The point here is to get your stuff into your prospect`s hands now, when their thoughts are being formulated, and biases aren`t yet in place.
There is no better time than right now to select a customer or two and begin setting their agenda for next year`s evaluation.
Q & A
Here are two questions that salesreps pose with my responses:
Q: How do I know if my prospect is just blowing me off, or if they really do have the money?
A: Here are some indicators of probable funding:
- A history of them buying what you`re selling, from you or someone else.
- Being told by a real buyer that the funds are there, and having that confirmed by another executive.
- Having someone who holds budget confirm that they see a solid linkage between your product or service and a key initiative of theirs.
- A team has been formed around the evaluation, purchase, or use of this purchase.

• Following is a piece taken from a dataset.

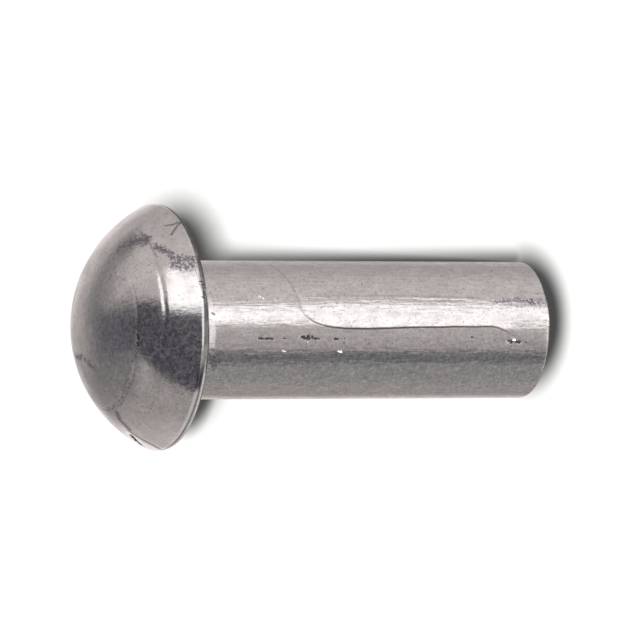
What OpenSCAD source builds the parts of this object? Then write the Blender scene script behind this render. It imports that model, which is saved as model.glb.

Q: How do I get my product or service positioned as a higher priority?
A: There is really only one way to do that: Work with your customer until they are convinced that investing in your product/service will get them closer to achieving their goals and objectives than investing in something else.
Control
Winners talk a lot about controlling deals, influencing customer buying processes, and grabbing mindshare. If you want to get your product or service into your customers` next term budget, you`ve got to start now--even with everything that`s on your plate. Tomorrow is too late.